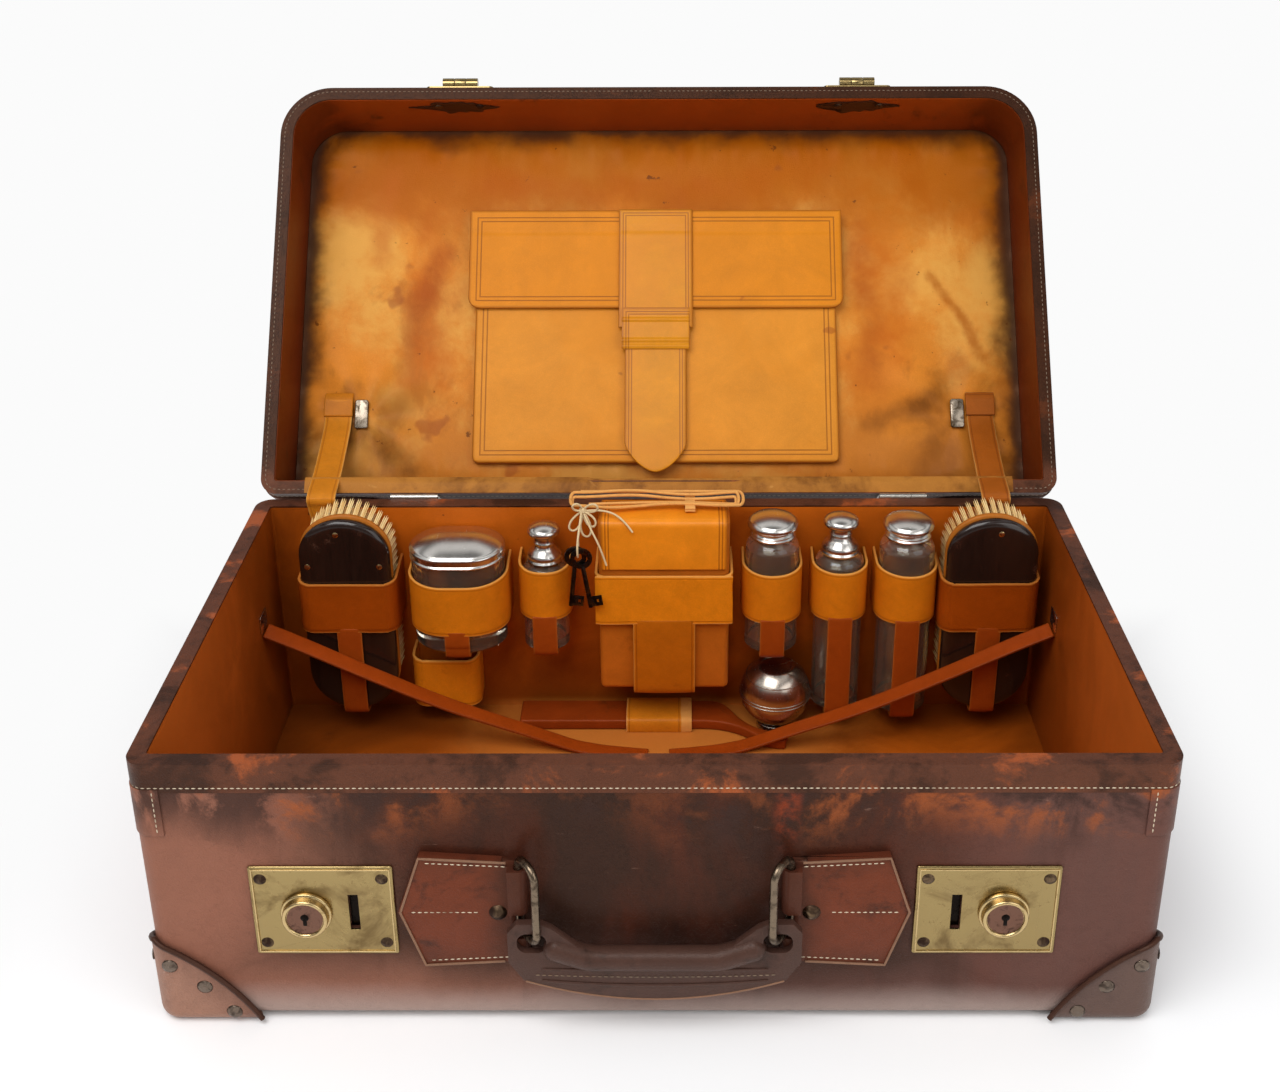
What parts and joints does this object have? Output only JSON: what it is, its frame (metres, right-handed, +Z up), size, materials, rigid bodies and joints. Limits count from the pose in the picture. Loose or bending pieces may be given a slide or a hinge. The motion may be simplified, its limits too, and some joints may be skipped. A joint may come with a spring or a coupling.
{
  "type": "fitted dressing case",
  "caption": "Antique leather fitted dressing case, open, with bottles, jar, brushes and wallet in loops, padded lid with folder, slide locks and handle.",
  "frame": {"origin": "on the table, under the middle of the base", "axes": "+Z up, -Y towards the front with the locks and handle, +X to the right as seen from the front"},
  "size_m": [0.5692, 0.6149, 0.4321],
  "materials": {
    "case_leather": "dark red-brown hide, rubbed and scuffed, with blackened patches",
    "binding_leather": "stitched binding, worn to near black and orange",
    "patch_leather": "thick moulded corner leather, rubbed pale",
    "lining_leather": "orange-tan skiver with dark stains",
    "lid_lining_leather": "golden tan padded lining, stained at the edges",
    "loop_leather": "light tan strap leather",
    "folder_leather": "tan leather with tooled double border lines",
    "lace_leather": "pale leather lace",
    "aged_brass": "aged brass with dark tarnish",
    "nickel": "worn nickel plate",
    "steel": "dark steel",
    "silver": "polished silver with fine scratches",
    "bottle_glass": "clear glass",
    "ebony": "polished ebony",
    "bristle": "pale natural bristle",
    "string_fibre": "cream twisted string"
  },
  "bodies": {
    "base": {"base_shell": "case_leather", "base_rim_band": "binding_leather", "base_lining": "lining_leather", "base_corner_patches": "patch_leather", "base_rivets": "aged_brass", "lock_plates": "aged_brass", "brass_rivets": "aged_brass", "handle_chapes": "case_leather", "hinge_base_leaves": "nickel", "packing_straps": "loop_leather", "strap_anchors": "nickel", "brush_loops": "loop_leather", "bottle_loops": "loop_leather", "jar_loop": "loop_leather", "wallet_loop": "loop_leather", "spare_loop": "loop_leather", "floor_loop": "loop_leather", "stays": "loop_leather", "leather_sleeve": "case_leather"},
    "lid": {"lid_shell": "case_leather", "lid_rim_band": "binding_leather", "lid_lining": "lid_lining_leather", "lid_corner_patches": "patch_leather", "lid_rivets": "aged_brass", "folder_body": "folder_leather", "stay_anchors": "nickel", "hasp_plates": "aged_brass", "hinge_lid_leaves": "nickel"},
    "flap": {"folder_flap": "folder_leather", "folder_strap": "folder_leather"},
    "left_hasp": {"hasp_left": "aged_brass"},
    "right_hasp": {"hasp_right": "aged_brass"},
    "left_nozzle": {"lock_nozzle_left": "aged_brass"},
    "right_nozzle": {"lock_nozzle_right": "aged_brass"},
    "left_ring": {"handle_ring_left": "aged_brass"},
    "right_ring": {"handle_ring_right": "aged_brass"},
    "handle": {"handle_grip": "case_leather"},
    "left_brush": {"brush_left_back": "ebony", "brush_left_bristles": "bristle"},
    "right_brush": {"brush_right_back": "ebony", "brush_right_bristles": "bristle"},
    "jar": {"jar_glass": "bottle_glass"},
    "jar_cover": {"jar_lid": "silver"},
    "short_bottle": {"bottle_short_glass": "bottle_glass"},
    "short_cap": {"bottle_short_cap": "silver"},
    "second_bottle": {"bottle_two_glass": "bottle_glass"},
    "second_cap": {"bottle_two_cap": "silver"},
    "third_bottle": {"bottle_three_glass": "bottle_glass"},
    "third_cap": {"bottle_three_cap": "silver"},
    "fourth_bottle": {"bottle_four_glass": "bottle_glass"},
    "fourth_cap": {"bottle_four_cap": "silver"},
    "wallet": {"wallet_body": "folder_leather", "wallet_flap": "folder_leather"},
    "lace": {"lace_hank": "lace_leather", "string": "string_fibre", "keys": "steel"},
    "ball": {"silver_ball": "silver"}
  },
  "joints": [
    {"name": "lid_hinge", "type": "hinge", "parent": "base", "child": "lid", "pos_m": [0, 0.1562, 0.1762], "axis": [-1, 0, 0], "range_deg": [-126, 0], "deforming": ["stays"]},
    {"name": "folder_flap_fold", "type": "hinge", "parent": "lid", "child": "flap", "pos_m": [0, 0.33231, 0.33217], "axis": [-1, 0, 0], "range_deg": [0, 110]},
    {"name": "left_hasp_hinge", "type": "hinge", "parent": "lid", "child": "left_hasp", "pos_m": [-0.149, 0.34562, 0.42806], "axis": [1, 0, 0], "range_deg": [0, 180]},
    {"name": "right_hasp_hinge", "type": "hinge", "parent": "lid", "child": "right_hasp", "pos_m": [0.149, 0.34562, 0.42806], "axis": [1, 0, 0], "range_deg": [0, 180]},
    {"name": "left_lock_slide", "type": "slide", "parent": "base", "child": "left_nozzle", "axis": [-1, 0, 0], "range_m": [0, 0.006], "stiffness_N_per_m": 120},
    {"name": "right_lock_slide", "type": "slide", "parent": "base", "child": "right_nozzle", "axis": [1, 0, 0], "range_m": [0, 0.006], "stiffness_N_per_m": 120},
    {"name": "left_ring_swivel", "type": "hinge", "parent": "base", "child": "left_ring", "pos_m": [-0.0735, -0.158, 0.096], "axis": [0, 0, -1], "range_deg": [0, 6]},
    {"name": "right_ring_swivel", "type": "hinge", "parent": "base", "child": "right_ring", "pos_m": [0.0735, -0.158, 0.096], "axis": [0, 0, 1], "range_deg": [0, 6]},
    {"name": "handle_swing", "type": "hinge", "parent": "base", "child": "handle", "pos_m": [0, -0.165, 0.07875], "axis": [-1, 0, 0], "range_deg": [0, 90]},
    {"name": "left_brush_lift", "type": "slide", "parent": "base", "child": "left_brush", "axis": [0, 0, 1], "range_m": [0, 0.12]},
    {"name": "right_brush_lift", "type": "slide", "parent": "base", "child": "right_brush", "axis": [0, 0, 1], "range_m": [0, 0.12]},
    {"name": "jar_lift", "type": "slide", "parent": "base", "child": "jar", "axis": [0, 0, 1], "range_m": [0, 0.07]},
    {"name": "jar_lid_lift", "type": "slide", "parent": "jar", "child": "jar_cover", "axis": [0, 0, 1], "range_m": [0, 0.025]},
    {"name": "short_bottle_lift", "type": "slide", "parent": "base", "child": "short_bottle", "axis": [0, 0, 1], "range_m": [0, 0.08]},
    {"name": "short_cap_lift", "type": "slide", "parent": "short_bottle", "child": "short_cap", "axis": [0, 0, 1], "range_m": [0, 0.02]},
    {"name": "second_bottle_lift", "type": "slide", "parent": "base", "child": "second_bottle", "axis": [0, 0, 1], "range_m": [0, 0.08]},
    {"name": "second_cap_lift", "type": "slide", "parent": "second_bottle", "child": "second_cap", "axis": [0, 0, 1], "range_m": [0, 0.02]},
    {"name": "third_bottle_lift", "type": "slide", "parent": "base", "child": "third_bottle", "axis": [0, 0, 1], "range_m": [0, 0.125]},
    {"name": "third_cap_lift", "type": "slide", "parent": "third_bottle", "child": "third_cap", "axis": [0, 0, 1], "range_m": [0, 0.02]},
    {"name": "fourth_bottle_lift", "type": "slide", "parent": "base", "child": "fourth_bottle", "axis": [0, 0, 1], "range_m": [0, 0.125]},
    {"name": "fourth_cap_lift", "type": "slide", "parent": "fourth_bottle", "child": "fourth_cap", "axis": [0, 0, 1], "range_m": [0, 0.02]},
    {"name": "wallet_lift", "type": "slide", "parent": "base", "child": "wallet", "axis": [0, 0, 1], "range_m": [0, 0.105]},
    {"name": "lace_lift", "type": "slide", "parent": "wallet", "child": "lace", "axis": [0, 0, 1], "range_m": [0, 0.06]},
    {"name": "ball_turn", "type": "hinge", "parent": "base", "child": "ball", "pos_m": [0.083, 0.1175, 0.04], "axis": [0, 0, 1], "range_deg": [-180, 180]}
  ]
}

• _WHAT TO WORK ON_
Reproduce every line above without error.

• _WRITTEN ANSWER_
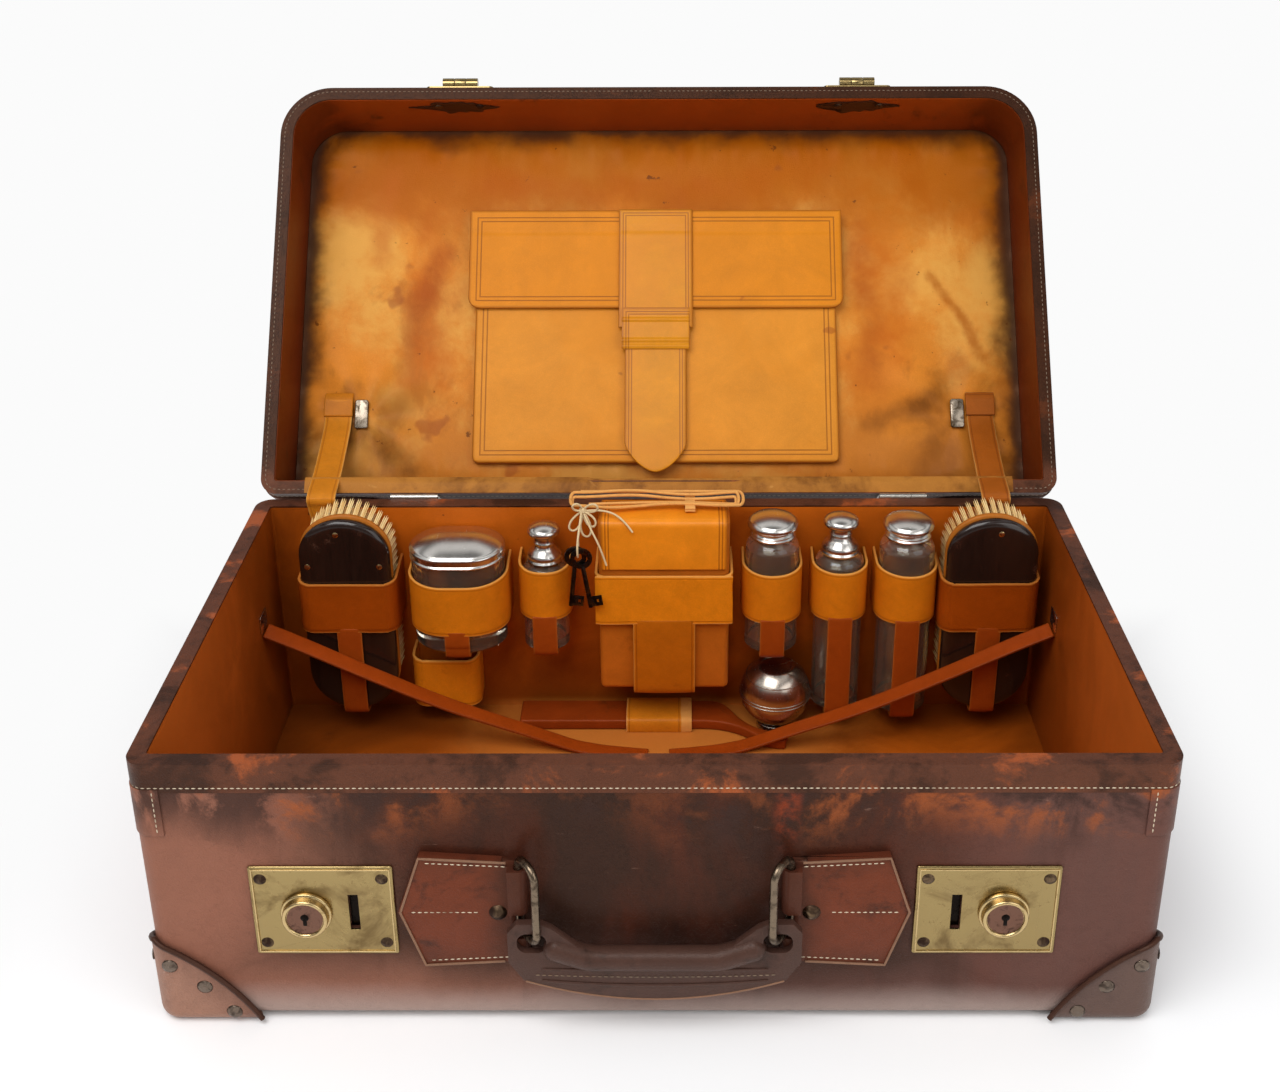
What parts and joints does this object have? Output only JSON: what it is, its frame (metres, right-handed, +Z up), size, materials, rigid bodies and joints. Limits count from the pose in the picture. Loose or bending pieces may be given a slide or a hinge. The motion may be simplified, its limits too, and some joints may be skipped. A joint may come with a spring or a coupling.
{
  "type": "fitted dressing case",
  "caption": "Antique leather fitted dressing case, open, with bottles, jar, brushes and wallet in loops, padded lid with folder, slide locks and handle.",
  "frame": {"origin": "on the table, under the middle of the base", "axes": "+Z up, -Y towards the front with the locks and handle, +X to the right as seen from the front"},
  "size_m": [0.5692, 0.6149, 0.4321],
  "materials": {
    "case_leather": "dark red-brown hide, rubbed and scuffed, with blackened patches",
    "binding_leather": "stitched binding, worn to near black and orange",
    "patch_leather": "thick moulded corner leather, rubbed pale",
    "lining_leather": "orange-tan skiver with dark stains",
    "lid_lining_leather": "golden tan padded lining, stained at the edges",
    "loop_leather": "light tan strap leather",
    "folder_leather": "tan leather with tooled double border lines",
    "lace_leather": "pale leather lace",
    "aged_brass": "aged brass with dark tarnish",
    "nickel": "worn nickel plate",
    "steel": "dark steel",
    "silver": "polished silver with fine scratches",
    "bottle_glass": "clear glass",
    "ebony": "polished ebony",
    "bristle": "pale natural bristle",
    "string_fibre": "cream twisted string"
  },
  "bodies": {
    "base": {"base_shell": "case_leather", "base_rim_band": "binding_leather", "base_lining": "lining_leather", "base_corner_patches": "patch_leather", "base_rivets": "aged_brass", "lock_plates": "aged_brass", "brass_rivets": "aged_brass", "handle_chapes": "case_leather", "hinge_base_leaves": "nickel", "packing_straps": "loop_leather", "strap_anchors": "nickel", "brush_loops": "loop_leather", "bottle_loops": "loop_leather", "jar_loop": "loop_leather", "wallet_loop": "loop_leather", "spare_loop": "loop_leather", "floor_loop": "loop_leather", "stays": "loop_leather", "leather_sleeve": "case_leather"},
    "lid": {"lid_shell": "case_leather", "lid_rim_band": "binding_leather", "lid_lining": "lid_lining_leather", "lid_corner_patches": "patch_leather", "lid_rivets": "aged_brass", "folder_body": "folder_leather", "stay_anchors": "nickel", "hasp_plates": "aged_brass", "hinge_lid_leaves": "nickel"},
    "flap": {"folder_flap": "folder_leather", "folder_strap": "folder_leather"},
    "left_hasp": {"hasp_left": "aged_brass"},
    "right_hasp": {"hasp_right": "aged_brass"},
    "left_nozzle": {"lock_nozzle_left": "aged_brass"},
    "right_nozzle": {"lock_nozzle_right": "aged_brass"},
    "left_ring": {"handle_ring_left": "aged_brass"},
    "right_ring": {"handle_ring_right": "aged_brass"},
    "handle": {"handle_grip": "case_leather"},
    "left_brush": {"brush_left_back": "ebony", "brush_left_bristles": "bristle"},
    "right_brush": {"brush_right_back": "ebony", "brush_right_bristles": "bristle"},
    "jar": {"jar_glass": "bottle_glass"},
    "jar_cover": {"jar_lid": "silver"},
    "short_bottle": {"bottle_short_glass": "bottle_glass"},
    "short_cap": {"bottle_short_cap": "silver"},
    "second_bottle": {"bottle_two_glass": "bottle_glass"},
    "second_cap": {"bottle_two_cap": "silver"},
    "third_bottle": {"bottle_three_glass": "bottle_glass"},
    "third_cap": {"bottle_three_cap": "silver"},
    "fourth_bottle": {"bottle_four_glass": "bottle_glass"},
    "fourth_cap": {"bottle_four_cap": "silver"},
    "wallet": {"wallet_body": "folder_leather", "wallet_flap": "folder_leather"},
    "lace": {"lace_hank": "lace_leather", "string": "string_fibre", "keys": "steel"},
    "ball": {"silver_ball": "silver"}
  },
  "joints": [
    {"name": "lid_hinge", "type": "hinge", "parent": "base", "child": "lid", "pos_m": [0, 0.1562, 0.1762], "axis": [-1, 0, 0], "range_deg": [-126, 0], "deforming": ["stays"]},
    {"name": "folder_flap_fold", "type": "hinge", "parent": "lid", "child": "flap", "pos_m": [0, 0.33231, 0.33217], "axis": [-1, 0, 0], "range_deg": [0, 110]},
    {"name": "left_hasp_hinge", "type": "hinge", "parent": "lid", "child": "left_hasp", "pos_m": [-0.149, 0.34562, 0.42806], "axis": [1, 0, 0], "range_deg": [0, 180]},
    {"name": "right_hasp_hinge", "type": "hinge", "parent": "lid", "child": "right_hasp", "pos_m": [0.149, 0.34562, 0.42806], "axis": [1, 0, 0], "range_deg": [0, 180]},
    {"name": "left_lock_slide", "type": "slide", "parent": "base", "child": "left_nozzle", "axis": [-1, 0, 0], "range_m": [0, 0.006], "stiffness_N_per_m": 120},
    {"name": "right_lock_slide", "type": "slide", "parent": "base", "child": "right_nozzle", "axis": [1, 0, 0], "range_m": [0, 0.006], "stiffness_N_per_m": 120},
    {"name": "left_ring_swivel", "type": "hinge", "parent": "base", "child": "left_ring", "pos_m": [-0.0735, -0.158, 0.096], "axis": [0, 0, -1], "range_deg": [0, 6]},
    {"name": "right_ring_swivel", "type": "hinge", "parent": "base", "child": "right_ring", "pos_m": [0.0735, -0.158, 0.096], "axis": [0, 0, 1], "range_deg": [0, 6]},
    {"name": "handle_swing", "type": "hinge", "parent": "base", "child": "handle", "pos_m": [0, -0.165, 0.07875], "axis": [-1, 0, 0], "range_deg": [0, 90]},
    {"name": "left_brush_lift", "type": "slide", "parent": "base", "child": "left_brush", "axis": [0, 0, 1], "range_m": [0, 0.12]},
    {"name": "right_brush_lift", "type": "slide", "parent": "base", "child": "right_brush", "axis": [0, 0, 1], "range_m": [0, 0.12]},
    {"name": "jar_lift", "type": "slide", "parent": "base", "child": "jar", "axis": [0, 0, 1], "range_m": [0, 0.07]},
    {"name": "jar_lid_lift", "type": "slide", "parent": "jar", "child": "jar_cover", "axis": [0, 0, 1], "range_m": [0, 0.025]},
    {"name": "short_bottle_lift", "type": "slide", "parent": "base", "child": "short_bottle", "axis": [0, 0, 1], "range_m": [0, 0.08]},
    {"name": "short_cap_lift", "type": "slide", "parent": "short_bottle", "child": "short_cap", "axis": [0, 0, 1], "range_m": [0, 0.02]},
    {"name": "second_bottle_lift", "type": "slide", "parent": "base", "child": "second_bottle", "axis": [0, 0, 1], "range_m": [0, 0.08]},
    {"name": "second_cap_lift", "type": "slide", "parent": "second_bottle", "child": "second_cap", "axis": [0, 0, 1], "range_m": [0, 0.02]},
    {"name": "third_bottle_lift", "type": "slide", "parent": "base", "child": "third_bottle", "axis": [0, 0, 1], "range_m": [0, 0.125]},
    {"name": "third_cap_lift", "type": "slide", "parent": "third_bottle", "child": "third_cap", "axis": [0, 0, 1], "range_m": [0, 0.02]},
    {"name": "fourth_bottle_lift", "type": "slide", "parent": "base", "child": "fourth_bottle", "axis": [0, 0, 1], "range_m": [0, 0.125]},
    {"name": "fourth_cap_lift", "type": "slide", "parent": "fourth_bottle", "child": "fourth_cap", "axis": [0, 0, 1], "range_m": [0, 0.02]},
    {"name": "wallet_lift", "type": "slide", "parent": "base", "child": "wallet", "axis": [0, 0, 1], "range_m": [0, 0.105]},
    {"name": "lace_lift", "type": "slide", "parent": "wallet", "child": "lace", "axis": [0, 0, 1], "range_m": [0, 0.06]},
    {"name": "ball_turn", "type": "hinge", "parent": "base", "child": "ball", "pos_m": [0.083, 0.1175, 0.04], "axis": [0, 0, 1], "range_deg": [-180, 180]}
  ]
}